The custom-shaped, silver cap complements the silver and white color scheme of the product. It also features a flexible plug designed to fit into the tube’s orifice when closed.
Although it would have been easier to scrap the idea of using metal during the development process, Avon persisted to achieve just the right look and feel. “We talked to the client several times about vacuum metallizing as opposed to using metal, but they held firm. If someone wants it, we’re going to make it happen,” says Wightman.
The Bvlgari brand also decided upon metal accents, choosing Seidel to manufacture aluminum caps for its bottles and tubes, as well as aluminum design rings to decorate the caps of the crème jars in its skin care line.
An upscale look is created by anodizing all aluminum parts in a brilliant silver tone, a striking contrast to the subtly colored bottles. To emphasize the brand image, its signature “Bvlgari” logotype is de-bossed directly into the metal’s surface.

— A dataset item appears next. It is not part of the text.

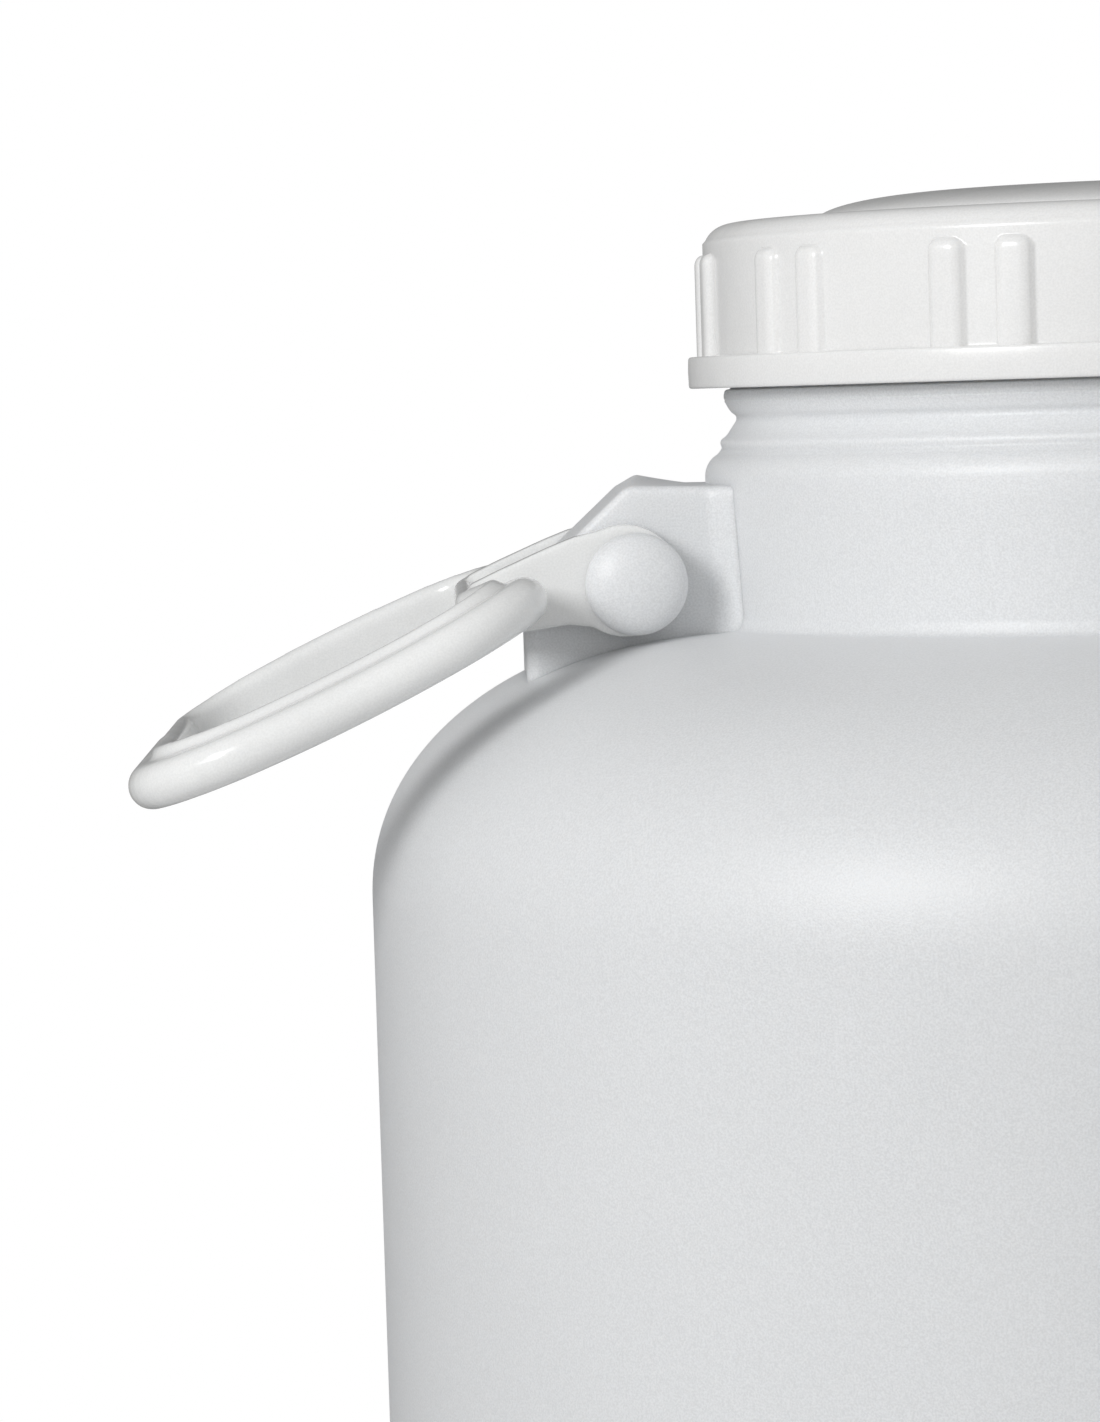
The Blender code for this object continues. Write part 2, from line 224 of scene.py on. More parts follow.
def add_mesh(name, vertices, faces):
    """Return a new smooth-shaded mesh object in the scene, its faces pointing out."""
    mesh = bpy.data.meshes.new(name)
    mesh.from_pydata(vertices, [], faces)
    shape = bmesh.new()
    shape.from_mesh(mesh)
    bmesh.ops.remove_doubles(shape, verts=shape.verts, dist=1e-7)
    bmesh.ops.recalc_face_normals(shape, faces=shape.faces)
    shape.to_mesh(mesh)
    shape.free()
    mesh.shade_smooth()
    item = bpy.data.objects.new(name, mesh)
    bpy.context.scene.collection.objects.link(item)
    return item


def even_turn(count):
    """Return that many even angles round a full turn."""
    return [2 * pi * index / count for index in range(count)]


def lathe(name, profile, angles, push=None):
    """Return the profile turned about Z, with its radius changed by push where that is given."""
    vertices = []
    for angle in angles:
        for radius, height in profile:
            out = radius if push is None else push(angle, radius, height)
            vertices.append((out * cos(angle), out * sin(angle), height))
    size = len(profile)
    count = len(angles)
    faces = []
    for turn in range(count):
        here = turn * size
        ahead = ((turn + 1) % count) * size
        for index in range(size - 1):
            faces.append((here + index, here + index + 1, ahead + index + 1, ahead + index))
    return add_mesh(name, vertices, faces)


def body_profile():
    """Return the drum's outline from the middle of its neck's top to the middle of its base."""
    finish_top = CAP_TOP - CAP_WALL - GAP
    ring = [
        (FINISH_RADIUS, finish_top),
        (FINISH_RADIUS, CAP_BOTTOM - GAP),
        (BEAD_RADIUS - 0.3 * MM, CAP_BOTTOM - 1.3 * GAP),
        (BEAD_RADIUS, BEAD_LEVEL + 0.7 * MM),
        (BEAD_RADIUS - 0.05 * MM, BEAD_LEVEL + 0.1 * MM),
        (BEAD_RADIUS - 0.25 * MM, BEAD_LEVEL - 0.2 * MM),
        (BEAD_RADIUS - 0.15 * MM, BEAD_LEVEL - 0.5 * MM),
        (BEAD_RADIUS - 0.5 * MM, BEAD_LEVEL - 1.1 * MM),
        (BEAD_RADIUS - 0.9 * MM, BEAD_LEVEL - 1.9 * MM),
        (BEAD_RADIUS - 1.5 * MM, BEAD_LEVEL - 2.8 * MM),
        (THROAT_RADIUS, THROAT_TOP),
        (THROAT_RADIUS, THROAT_BOTTOM),
        (RIDGE_RADIUS - 2.4 * MM, RIDGE_LEVEL + 2.7 * MM),
        (RIDGE_RADIUS - 1.4 * MM, RIDGE_LEVEL + 1.2 * MM),
        (RIDGE_RADIUS - 0.2 * MM, RIDGE_LEVEL + 0.4 * MM),
        (RIDGE_RADIUS, RIDGE_LEVEL - 0.4 * MM),
        (RIDGE_RADIUS - 0.4 * MM, RIDGE_LEVEL - 1.4 * MM),
    ]
    lip = arc((NECK_RADIUS - LIP_SIZE[0], NECK_LIP), LIP_SIZE, 65, 0, 10)
    foot = [
        (NECK_RADIUS, TAPER_TOP),
        (NECK_BASE_RADIUS, TAPER_FOOT),
        (NECK_BASE_RADIUS + 0.9 * MM, NECK_BASE + 0.4 * MM),
    ]
    shoulder_size = (BODY_RADIUS - NECK_BASE_RADIUS, SHOULDER_RISE)
    shoulder_foot = (NECK_BASE_RADIUS, SHOULDER_START)
    shoulder = arc(shoulder_foot, shoulder_size, 87, 0, 48, SHOULDER_FULLNESS)
    wall = []
    for step in range(1, WALL_STEPS):
        drop = (SHOULDER_START - BASE_CORNER) * step / WALL_STEPS
        wall.append((BODY_RADIUS, SHOULDER_START - drop))
    corner_centre = (BODY_RADIUS - BASE_CORNER, BASE_CORNER)
    corner = arc(corner_centre, (BASE_CORNER, BASE_CORNER), 0, -90, 16)
    top = smooth_line([(0.0, finish_top)] + ring + lip + foot + [shoulder[0]], RING_SOFTNESS, 3)
    return top + shoulder[1:] + wall + corner + [(0.0, 0.0)]


def make_body():
    """Make the turned wall of the drum."""
    return lathe("drum_wall", body_profile(), even_turn(BODY_TURNS))


def stacked(name, rings):
    """Return the closed solid through rings of points, one above another, with flat ends."""
    shape = bmesh.new()
    loops = [[shape.verts.new(point) for point in ring] for ring in rings]
    count = len(loops[0])
    shape.faces.new(loops[0])
    shape.faces.new(loops[-1])
    for low, high in zip(loops, loops[1:]):
        for index in range(count):
            after = (index + 1) % count
            shape.faces.new((low[index], low[after], high[after], high[index]))
    bmesh.ops.recalc_face_normals(shape, faces=shape.faces)
    mesh = bpy.data.meshes.new(name)
    shape.to_mesh(mesh)
    shape.free()
    item = bpy.data.objects.new(name, mesh)
    bpy.context.scene.collection.objects.link(item)
    return item


def side_prism(name, outline, low, high):
    """Return a prism of an outline in X and Z, laid along Y from low to high."""
    return stacked(name, [[(x, level, z) for x, z in outline] for level in (low, high)])


def apply_modifiers(item):
    """Replace the object's mesh by its evaluated shape."""
    depsgraph = bpy.context.evaluated_depsgraph_get()
    mesh = bpy.data.meshes.new_from_object(item.evaluated_get(depsgraph))
    item.modifiers.clear()
    item.data = mesh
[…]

Seidel also manufactured closures for Puma’s new fragrance, “I’m Going.” The innovative closure shape is inspired by a battery. On the female fragrance, the closure is colored fuchsia, while the men’s fragrance closure is decorated deep blue. The Puma logo and inscription, “I’m Going” are included on the caps.
Stock Up
The addition of metal or metal looks is an excellent way to upgrade stock bottles. It offers marketers the chance to make their products pop, without incurring the costs associated with fully custom packages, such as tooling and research and development time.
Lacoste utilizes an aluminum case from Seidel. |
Cameo Metal, Brooklyn, NY, worked with Yankee Candle to produce a package for its fragrance and reed diffusers. Starting with an 8oz. Boston Round stock bottle, Cameo Metal upgraded the current wax cap to a new brushed-look metal color. “Now with the metal collar, the package has an upscale presence,” says Anthony Di Maio, vice president of global sales for Cameo Metal.
Metal in Fragrance
While metal is used everywhere within the beauty industry, it is especially appealing in the fragrance industry.
“We at Cameo have found that fragrance users tend to lean towards metal before any other material. The reasoning, I believe, is the compatibility issue between plastic and fragrance oils. Metal finishes hold up better to very aggressive fragrances and lower the chance of a compatibility issue,” says Di Maio.
Metal also increases design possibilities. Schaefer of Seidel has noticed an ongoing trend in the use of casings to decorate perfume bottles.
For example, Seidel recently collaborated on Lacoste’s Elegance fragrance to design its cap and aluminum casings. The cap features the brand’s signature crocodile logo and both components have an anodized silver brushed surface.
The Lacoste project was particularly challenging as Seidel needed to accurately fit the aluminum casing to the glass bottle, “a process requiring exacting tolerances and consistent, near-perfect execution,” says Schaefer.
Sometimes fragrances can push design possibilities with metal accents. Nina, by Nina Ricci, utilizes a pink-tinted, rounded bottle reminiscent of an apple. The fragrance is enhanced with a red halo and intricately decorated with silver leaves.
Colorscience decided upon aluminum packaging for many of its products because of its recyclability. |
There is a way to remedy the gap between design creativity and cost parameters. “The best way to maximize your performance out of your marketing team is to ask your suppliers to invite your marketing people in to view the manufacturing process,” says Di Maio.
A Metal Look, Minus the Metal
There are other marketers who take the metal look, but leave the metal material behind. In its spring 2008 line, brand marketer Tarte has launched its double dose berry boost & gloss, offering consumers a dose of pigment and a dose of high-shine gloss.
Its inner and outer tubes are comprised of plastic, with the inner tube molded into the outer tube, allowing for both gloss formulas to actuate from one orifice.
To increase the upscale look of the package, tarte decided to add metallic finishes, achieved through vacuum metallizing. The finish was applied to the top of the tube’s crimp bar and was also used on the caps. The end result is a metal-look over plastic.
The Finish Line
For those marketers that decide upon metal components instead of a metal look, there are a few ways to make the most of the material. According to Wightman, anodizing and spraying are the two most popular processes utilized to decorate metal components. In anodizing, aluminum is oxidized, forming a thin film of aluminum oxide. Both anodizing and spraying offer a wide array of colors.
Once color and finish process are decided upon, Wightman suggests one more detail: “We also like to put a UV coating on as well because it gives an ultra-sheen, a new car finish. It works
as a protective layer, and protects the graphics.”
Di Maio concurs, stating, “As far as popular ways to decorate metal, the most popular is making it shiny and then embossing and de-bossing the metal. Nothing makes metal stand out better than a fine polish to give off the high-end shine.”